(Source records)
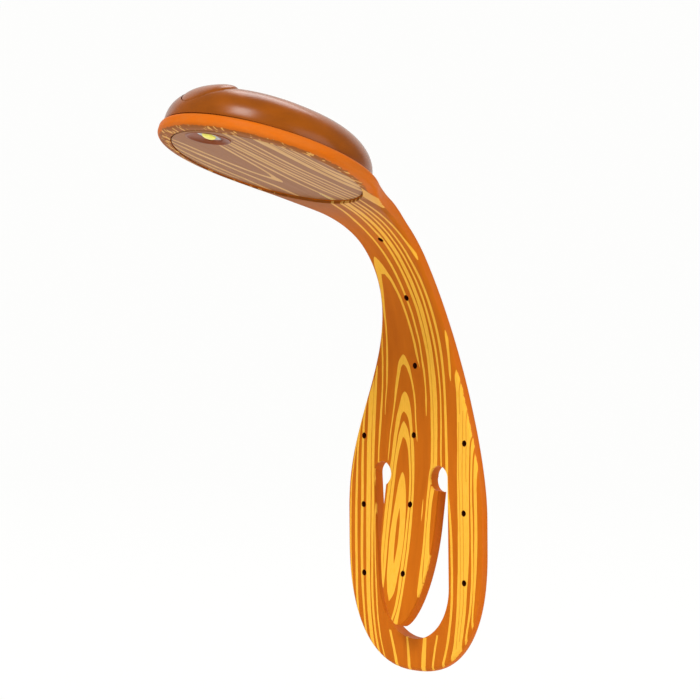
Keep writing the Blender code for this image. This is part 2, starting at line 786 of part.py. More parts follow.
def head_outline(start):
    """Half outline of the neck and the round ring, from a place on the neck to the tip."""
    touch = shoulder_end()
    points = [(s, half_width(s)) for s in spread(start, touch, 6)[1:]]
    first = math.degrees(math.acos((HEAD_PLACE - touch) / RING_RADIUS))
    for angle in spread(first, 180.0, 26)[1:]:
        width = RING_RADIUS * math.sin(math.radians(angle))
        points.append((HEAD_PLACE - RING_RADIUS * math.cos(math.radians(angle)), max(width, 0.0)))
    points[-1] = (points[-1][0], 0.0)
    return points


def build_head_ring(skin, metal, head):
    """The ring of the moulding that holds the lamp head, with its short neck."""
    last = len(FLEX_LEANS)
    low = flex_place(last - 1)
    pivot = flex_point(last - 1)
    axis = make_axis("flex_axis_%d" % last, pivot)
    lip = socket_rows(low, half_width, RING_THICKNESS)
    rows = lip + body_rows(outline_rows(head_outline(lip[-1][0])), thickness_at)
    ring = place_object("head_ring", slab_mesh("head_ring", rows, strip_point, pivot), skin, axis)
    hole = PLATE_RADIUS + GAP
    bead = hole - BEAD_DEPTH
    profile = [
        (0.0, -OVERRUN),
        (hole, -OVERRUN),
        (hole, BEAD_LOW),
        (bead, BEAD_LOW),
        (bead, BEAD_HIGH),
        (hole, BEAD_HIGH),
        (hole, RING_THICKNESS + OVERRUN),
        (0.0, RING_THICKNESS + OVERRUN),
    ]
    combine(ring, make_tool("ring_hole", turned_mesh("ring_hole", profile, BIG_SIDES), head), "DIFFERENCE")
    inner = HEAD_PLACE - bead
    cut_channel(ring, "ring", low, inner + OVERRUN, strip_point, middle, pivot, axis)
    wire_low = low + RING_THICKNESS / 2 + 2 * GAP
    wire_high = HEAD_PLACE - ferrule_end() + FERRULE_LENGTH - GAP
    add_wire("core_wire_head", wire_low, wire_high, strip_point, middle, metal, pivot, axis)


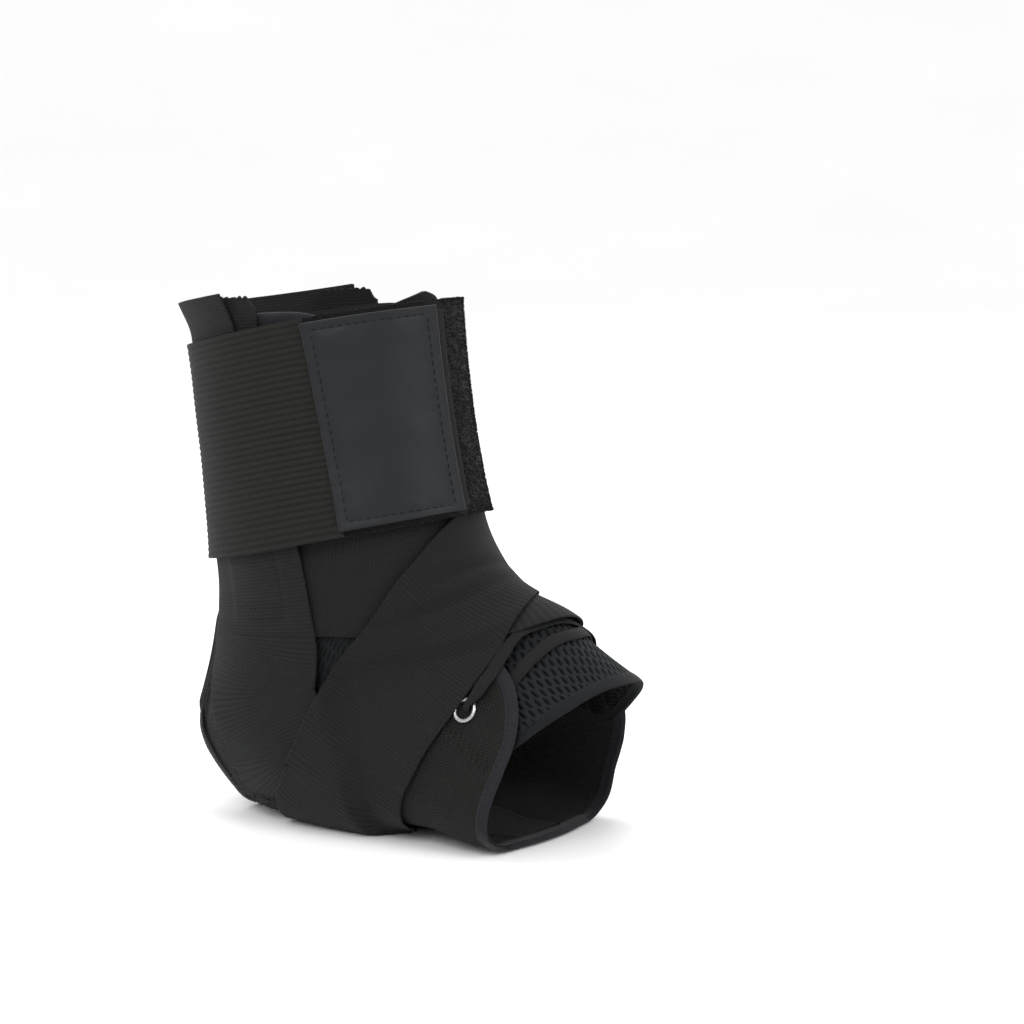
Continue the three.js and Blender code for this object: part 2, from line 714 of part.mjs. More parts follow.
// The upper lace leaves its eyelet over the rolled rim and crosses the instep to the other eyelet.
function laceArch() {
  const path = route(LACE_ROUTE);
  const fromEnd = (share) => Math.min(share, 1 - share);
  const overLip = WALL + EYELET_LIP + 2 * CLEARANCE;
  const rest = WALL + CLEARANCE;
  const inside = (place, share) => {
    const lift = lerp(overLip - LACE_THICKNESS, overLip, fade(0, 0.025, fromEnd(share)));
    return lerp(lift, rest, fade(0.1, 0.16, fromEnd(share)));
  };
  const outside = (place, share) => inside(place, share) + LACE_THICKNESS;
  const half = (share) => (LACE_WIDTH / 2) * lerp(0.6, 1, fade(0.05, 0.14, fromEnd(share)));
  return band({ path, step: 3.5, across: 1, from: (share) => -half(share), to: half, inside, outside });
}

function laceBar() {
  const half = LACE_WIDTH / 2;
  const lace = { path: route(wholeLoop(LACE_BAR, 0)), step: 4.5, across: 1, from: -half, to: half };
  return band({ ...lace, inside: always(-TONGUE_CLEARANCE + CLEARANCE), outside: always(LACE_THICKNESS) });
}

// Materials

const cloth = (color, roughness) => new THREE.MeshStandardMaterial({ color, roughness, metalness: 0 });
const MATERIALS = {
  boot: () => cloth(0x2a2b2e, 0.8),
  binding: () => cloth(0x3c3c44, 0.9),
  webbing: () => cloth(0x2c2e2d, 0.7),
  elastic: () => cloth(0x33342f, 0.85),
  pile: () => cloth(0x1c1d1e, 1),
  satin: () => cloth(0x3a3c40, 0.45),
  mesh: () => cloth(0x23272b, 0.85),
  lace: () => cloth(0x26272a, 0.8),
  nickel: () => new THREE.MeshStandardMaterial({ color: 0xc8c8c8, roughness: 0.25, metalness: 1 }),
};

const brace = new THREE.Group();

function add(name, geometry, material) {
  const mesh = new THREE.Mesh(geometry, MATERIALS[material]());
  mesh.name = name;
  brace.add(mesh);
}

add('quarter_outer', quarter(-1), 'boot');
add('quarter_inner', quarter(1), 'boot');
add('achilles_panel', achillesPanel(), 'boot');
add('sole_panel', solePanel(), 'boot');
add('tongue', tongue(), 'mesh');
add('tongue_border', tongueBorder(), 'mesh');
add('front_binding', frontBinding(), 'binding');
add('heel_binding', heelBinding(), 'binding');
add('rim_binding', rimBinding(), 'binding');
add('strap_under', strap(INNER_STRAP, 1, innerLayer), 'webbing');
add('strap_over', strap(OUTER_STRAP, -1, outerLayer), 'webbing');
add('stay_pocket_outer', stayPocket(-1), 'webbing');
add('stay_pocket_inner', stayPocket(1), 'webbing');
add('elastic_cuff', cuff(), 'elastic');
add('loop_strip', loopStrip(), 'pile');
add('hook_tab', hookTab(), 'webbing');
add('label_patch', labelPatch(), 'satin');
add('eyelet_outer', eyelet(-1), 'nickel');
add('eyelet_inner', eyelet(1), 'nickel');
add('lace_arch', laceArch(), 'lace');
add('lace_bar', laceBar(), 'lace');

export default brace;
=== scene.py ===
"""Looks of a lace-up ankle brace for the right side, built round its solids as it stands on its sole.

Lengths are in millimetres until a mesh is written, which is in metres. A place on the form is
"along" (0 at the top rim, 1 at the front edge of the sole) and "round" (degrees, 0 at the front,
-90 on the outer side, 180 at the back or under the sole).
"""
import logging
import math
from dataclasses import dataclass
from enum import Enum
from typing import Callable, Optional, Sequence, Union

import bpy
import numpy as np
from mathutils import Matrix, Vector


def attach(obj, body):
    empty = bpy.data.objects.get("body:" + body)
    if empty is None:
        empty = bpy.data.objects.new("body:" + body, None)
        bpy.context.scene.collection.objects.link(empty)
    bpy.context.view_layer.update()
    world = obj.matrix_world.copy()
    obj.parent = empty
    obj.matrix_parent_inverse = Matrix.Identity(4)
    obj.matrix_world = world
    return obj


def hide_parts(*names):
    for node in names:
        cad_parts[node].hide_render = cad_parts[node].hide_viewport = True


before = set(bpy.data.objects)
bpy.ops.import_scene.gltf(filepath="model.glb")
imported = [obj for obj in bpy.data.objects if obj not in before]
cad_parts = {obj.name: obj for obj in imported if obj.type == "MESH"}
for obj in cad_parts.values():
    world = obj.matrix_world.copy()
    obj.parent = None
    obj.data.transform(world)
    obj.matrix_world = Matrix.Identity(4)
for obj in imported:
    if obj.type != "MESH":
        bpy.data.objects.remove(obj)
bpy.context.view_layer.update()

MM = 0.001
LOG = logging.getLogger("brace")
Array = np.ndarray
Amount = Union[float, Array]
Socket = bpy.types.NodeSocket

WALL = 1.8
CLEARANCE = 0.5
CORNER_SLACK = 1.35
PRESS = 0.3
STRAP_WIDTH = 50.0
STRAP_THICKNESS = 1.25
SEAM_ROUND = 150.0
TAPE_WIDTH = 5.0
HOLE_COLUMN = 2.75
HOLE_ROW = 5.2
HOLE_BIAS = 30.0
HOLE_REACH = (0.18, 0.38)
HOLE_STEEP = 1.7
# about how many millimetres one unit along and one degree round are
ROUTE_SCALE = (200.0, 0.65)
ROUTE_SAMPLES = 900
# where extra rows lie by an edge, as shares of its rounding
EDGE_STEPS = (0.12, 0.35, 0.7, 1.0)


def fade(start: float, stop: float, value: Amount) -> Amount:
    """A smooth step from 0 at start to 1 at stop, in either direction."""
    t = np.clip((np.asarray(value, float) - start) / (stop - start), 0, 1)
    return t * t * (3 - 2 * t)


def bell(distance: Amount, width: float) -> Amount:
    """A smooth hump of height 1 that dies away over the width."""
    return np.exp(-((np.asarray(distance, float) / width) ** 2))


def ripple(points: Array, pitch: float, seed: float) -> Array:
    """Soft irregular waves over points in space.

    Args:
        points: points in millimetres.
        pitch: about how long one wave is.
        seed: moves the waves about.

    Returns:
        Heights from about -1 to 1.
    """
    x, y, z = (points[..., k] * (2 * math.pi / pitch) for k in range(3))
    first = np.sin(x * 0.9 + 1.7 * np.sin(z * 0.6 + seed) + seed)
    second = np.sin(y * 1.1 + 1.3 * np.sin(x * 0.5 - seed) + 2.1 * seed)
    third = np.sin(z * 1.0 + 1.5 * np.sin(y * 0.7 + 2 * seed))
    return (first + second + third) / 3


def strap_inside(layer: Amount, slack: Amount = 0.0) -> Amount:
    """Distance from the form to the inside of a strap layer; layer 2 lies on the boot."""
    gap = CLEARANCE * (1 + slack)
    return WALL + gap + (layer - 2) * (STRAP_THICKNESS + gap)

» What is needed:
Looking at the data above, return every line from the one with "1, innerLayer), 'webbing');" down to the one with "imported = [obj", exactly and inclusively.

» Problem solution:
add('strap_under', strap(INNER_STRAP, 1, innerLayer), 'webbing');
add('strap_over', strap(OUTER_STRAP, -1, outerLayer), 'webbing');
add('stay_pocket_outer', stayPocket(-1), 'webbing');
add('stay_pocket_inner', stayPocket(1), 'webbing');
add('elastic_cuff', cuff(), 'elastic');
add('loop_strip', loopStrip(), 'pile');
add('hook_tab', hookTab(), 'webbing');
add('label_patch', labelPatch(), 'satin');
add('eyelet_outer', eyelet(-1), 'nickel');
add('eyelet_inner', eyelet(1), 'nickel');
add('lace_arch', laceArch(), 'lace');
add('lace_bar', laceBar(), 'lace');

export default brace;
=== scene.py ===
"""Looks of a lace-up ankle brace for the right side, built round its solids as it stands on its sole.

Lengths are in millimetres until a mesh is written, which is in metres. A place on the form is
"along" (0 at the top rim, 1 at the front edge of the sole) and "round" (degrees, 0 at the front,
-90 on the outer side, 180 at the back or under the sole).
"""
import logging
import math
from dataclasses import dataclass
from enum import Enum
from typing import Callable, Optional, Sequence, Union

import bpy
import numpy as np
from mathutils import Matrix, Vector


def attach(obj, body):
    empty = bpy.data.objects.get("body:" + body)
    if empty is None:
        empty = bpy.data.objects.new("body:" + body, None)
        bpy.context.scene.collection.objects.link(empty)
    bpy.context.view_layer.update()
    world = obj.matrix_world.copy()
    obj.parent = empty
    obj.matrix_parent_inverse = Matrix.Identity(4)
    obj.matrix_world = world
    return obj


def hide_parts(*names):
    for node in names:
        cad_parts[node].hide_render = cad_parts[node].hide_viewport = True


before = set(bpy.data.objects)
bpy.ops.import_scene.gltf(filepath="model.glb")
imported = [obj for obj in bpy.data.objects if obj not in before]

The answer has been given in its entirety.